REQUIRED TASK. Print, without altering anything, the lines from the one that holds "More parts follow." to the one that holds "for node in", inclusive. No other lines belong in the output.

INPUT RECORDS.
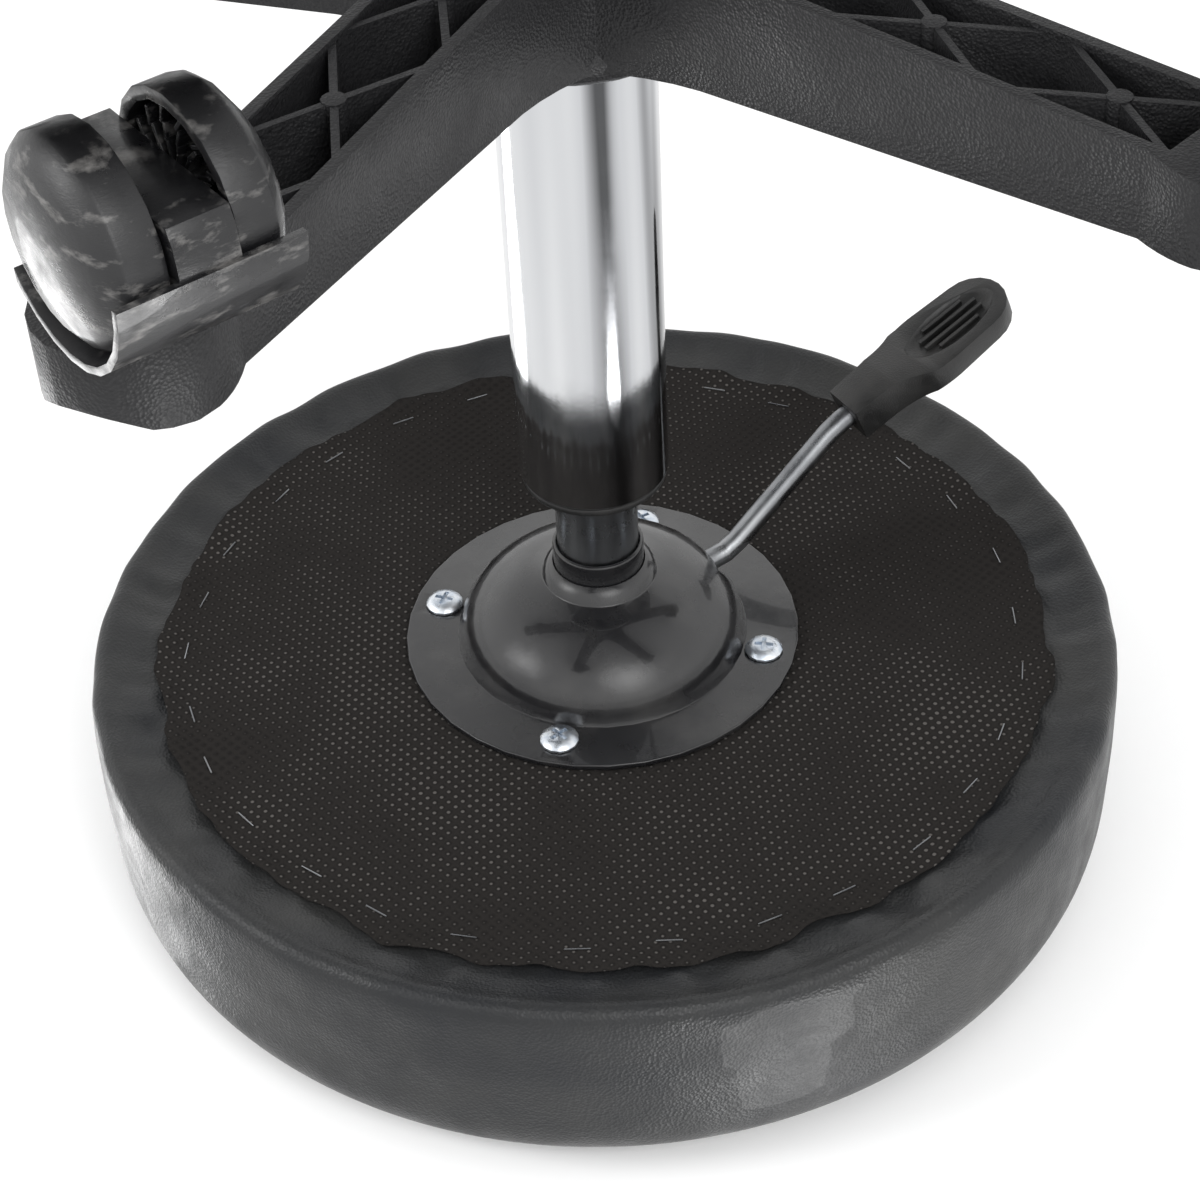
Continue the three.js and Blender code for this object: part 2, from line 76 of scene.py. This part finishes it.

* * *

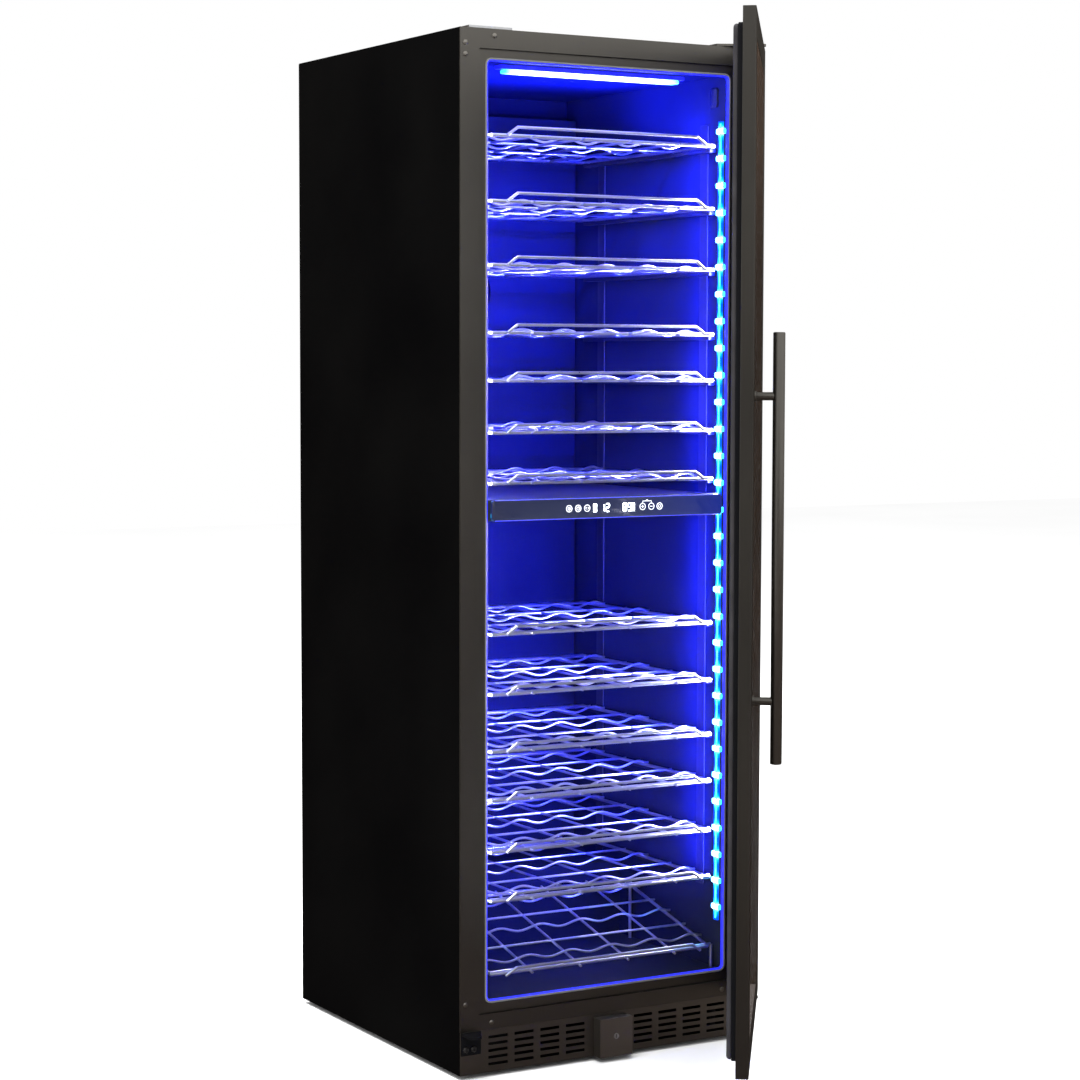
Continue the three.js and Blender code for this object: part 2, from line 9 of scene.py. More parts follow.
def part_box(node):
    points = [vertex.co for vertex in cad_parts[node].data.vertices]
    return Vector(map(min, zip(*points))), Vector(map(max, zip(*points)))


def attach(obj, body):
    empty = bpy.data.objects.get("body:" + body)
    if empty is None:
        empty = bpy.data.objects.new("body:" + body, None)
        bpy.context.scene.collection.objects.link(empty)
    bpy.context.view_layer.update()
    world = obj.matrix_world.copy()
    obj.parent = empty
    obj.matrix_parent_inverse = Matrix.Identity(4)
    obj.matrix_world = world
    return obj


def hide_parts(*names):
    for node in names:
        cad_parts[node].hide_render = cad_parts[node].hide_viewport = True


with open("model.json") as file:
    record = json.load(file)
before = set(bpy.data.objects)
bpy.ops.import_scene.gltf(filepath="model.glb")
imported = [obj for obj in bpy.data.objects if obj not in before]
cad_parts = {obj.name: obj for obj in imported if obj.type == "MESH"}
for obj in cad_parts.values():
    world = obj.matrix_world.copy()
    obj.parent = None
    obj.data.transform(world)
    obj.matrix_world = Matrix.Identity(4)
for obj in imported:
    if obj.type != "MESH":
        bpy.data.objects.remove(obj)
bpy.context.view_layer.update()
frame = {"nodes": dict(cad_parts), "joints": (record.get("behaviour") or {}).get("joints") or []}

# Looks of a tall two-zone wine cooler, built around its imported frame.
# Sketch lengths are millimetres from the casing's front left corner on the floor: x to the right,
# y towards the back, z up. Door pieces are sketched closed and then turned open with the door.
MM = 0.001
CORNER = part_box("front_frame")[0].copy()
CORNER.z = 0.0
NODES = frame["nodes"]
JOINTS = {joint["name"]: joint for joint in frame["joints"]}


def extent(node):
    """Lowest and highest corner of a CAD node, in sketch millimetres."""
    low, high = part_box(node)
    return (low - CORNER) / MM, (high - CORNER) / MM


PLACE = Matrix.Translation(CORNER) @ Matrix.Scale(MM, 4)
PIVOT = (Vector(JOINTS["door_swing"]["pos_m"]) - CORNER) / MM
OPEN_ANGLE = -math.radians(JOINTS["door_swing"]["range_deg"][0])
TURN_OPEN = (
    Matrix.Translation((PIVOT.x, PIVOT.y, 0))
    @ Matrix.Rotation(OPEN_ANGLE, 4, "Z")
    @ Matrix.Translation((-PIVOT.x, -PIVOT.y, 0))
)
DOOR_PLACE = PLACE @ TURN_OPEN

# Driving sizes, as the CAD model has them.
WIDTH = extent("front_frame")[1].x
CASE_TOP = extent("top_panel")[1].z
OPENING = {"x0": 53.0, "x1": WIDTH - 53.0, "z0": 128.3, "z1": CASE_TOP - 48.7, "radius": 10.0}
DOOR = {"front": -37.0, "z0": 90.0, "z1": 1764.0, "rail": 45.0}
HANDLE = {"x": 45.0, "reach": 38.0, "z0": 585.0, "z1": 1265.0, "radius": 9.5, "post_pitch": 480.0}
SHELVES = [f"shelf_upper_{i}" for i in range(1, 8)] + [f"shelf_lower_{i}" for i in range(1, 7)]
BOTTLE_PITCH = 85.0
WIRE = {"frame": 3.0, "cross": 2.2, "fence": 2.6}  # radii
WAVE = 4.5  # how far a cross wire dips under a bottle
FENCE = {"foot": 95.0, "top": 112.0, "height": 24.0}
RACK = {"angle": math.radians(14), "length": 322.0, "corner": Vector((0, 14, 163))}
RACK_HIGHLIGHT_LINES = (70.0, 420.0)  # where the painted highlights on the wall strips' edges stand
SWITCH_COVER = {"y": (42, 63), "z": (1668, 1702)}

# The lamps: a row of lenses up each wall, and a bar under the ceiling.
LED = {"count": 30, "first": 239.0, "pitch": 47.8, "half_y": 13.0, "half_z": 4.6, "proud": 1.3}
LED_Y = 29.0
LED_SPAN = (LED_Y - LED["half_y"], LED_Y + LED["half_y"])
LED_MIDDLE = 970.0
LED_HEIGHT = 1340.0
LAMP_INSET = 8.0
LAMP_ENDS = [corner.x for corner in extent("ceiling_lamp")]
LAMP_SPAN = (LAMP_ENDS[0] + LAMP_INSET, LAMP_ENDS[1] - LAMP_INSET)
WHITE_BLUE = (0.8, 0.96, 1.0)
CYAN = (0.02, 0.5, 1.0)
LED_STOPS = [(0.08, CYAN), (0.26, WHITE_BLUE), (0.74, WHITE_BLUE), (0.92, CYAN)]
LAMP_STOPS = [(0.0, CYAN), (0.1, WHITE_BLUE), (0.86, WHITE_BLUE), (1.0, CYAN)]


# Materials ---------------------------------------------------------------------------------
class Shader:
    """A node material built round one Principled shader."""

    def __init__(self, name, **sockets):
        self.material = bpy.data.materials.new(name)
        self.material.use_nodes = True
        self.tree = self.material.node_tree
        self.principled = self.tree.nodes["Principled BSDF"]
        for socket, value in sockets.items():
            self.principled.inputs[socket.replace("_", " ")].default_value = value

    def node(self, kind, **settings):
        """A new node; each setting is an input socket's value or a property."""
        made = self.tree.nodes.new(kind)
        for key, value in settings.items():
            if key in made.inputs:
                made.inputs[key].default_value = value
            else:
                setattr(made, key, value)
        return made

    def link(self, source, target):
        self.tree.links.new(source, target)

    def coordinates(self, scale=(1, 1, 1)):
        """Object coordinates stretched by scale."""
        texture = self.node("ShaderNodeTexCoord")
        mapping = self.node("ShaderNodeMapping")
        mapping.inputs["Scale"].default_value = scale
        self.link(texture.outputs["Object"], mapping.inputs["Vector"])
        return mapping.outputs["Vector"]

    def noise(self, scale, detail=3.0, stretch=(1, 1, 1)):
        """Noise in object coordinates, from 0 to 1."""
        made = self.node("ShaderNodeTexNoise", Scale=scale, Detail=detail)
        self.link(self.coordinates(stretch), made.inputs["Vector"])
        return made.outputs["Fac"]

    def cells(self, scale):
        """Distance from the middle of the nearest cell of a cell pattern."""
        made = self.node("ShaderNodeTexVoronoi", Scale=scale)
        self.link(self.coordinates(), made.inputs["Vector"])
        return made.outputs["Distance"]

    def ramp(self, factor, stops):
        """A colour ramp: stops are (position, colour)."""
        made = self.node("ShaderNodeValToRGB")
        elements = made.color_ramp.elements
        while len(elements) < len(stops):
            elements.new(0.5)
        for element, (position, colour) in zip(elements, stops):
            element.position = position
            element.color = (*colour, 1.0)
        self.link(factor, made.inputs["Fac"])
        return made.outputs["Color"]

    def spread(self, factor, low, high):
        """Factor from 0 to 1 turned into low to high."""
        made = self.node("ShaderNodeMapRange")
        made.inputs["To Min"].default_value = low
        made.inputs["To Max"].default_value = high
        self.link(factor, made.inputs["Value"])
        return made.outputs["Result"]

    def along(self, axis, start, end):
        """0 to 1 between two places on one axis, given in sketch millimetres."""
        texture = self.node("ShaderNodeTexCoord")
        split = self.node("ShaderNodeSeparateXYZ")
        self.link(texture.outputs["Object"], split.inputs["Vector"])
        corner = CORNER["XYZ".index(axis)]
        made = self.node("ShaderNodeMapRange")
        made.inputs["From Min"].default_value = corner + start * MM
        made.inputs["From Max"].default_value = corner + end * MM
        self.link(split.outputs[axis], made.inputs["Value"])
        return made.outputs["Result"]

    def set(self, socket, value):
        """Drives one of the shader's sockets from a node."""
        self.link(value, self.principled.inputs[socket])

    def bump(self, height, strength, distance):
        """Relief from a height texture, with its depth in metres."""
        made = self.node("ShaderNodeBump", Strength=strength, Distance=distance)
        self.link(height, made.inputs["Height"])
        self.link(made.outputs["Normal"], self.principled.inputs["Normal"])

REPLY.
Continue the three.js and Blender code for this object: part 2, from line 9 of scene.py. More parts follow.
def part_box(node):
    points = [vertex.co for vertex in cad_parts[node].data.vertices]
    return Vector(map(min, zip(*points))), Vector(map(max, zip(*points)))


def attach(obj, body):
    empty = bpy.data.objects.get("body:" + body)
    if empty is None:
        empty = bpy.data.objects.new("body:" + body, None)
        bpy.context.scene.collection.objects.link(empty)
    bpy.context.view_layer.update()
    world = obj.matrix_world.copy()
    obj.parent = empty
    obj.matrix_parent_inverse = Matrix.Identity(4)
    obj.matrix_world = world
    return obj


def hide_parts(*names):
    for node in names:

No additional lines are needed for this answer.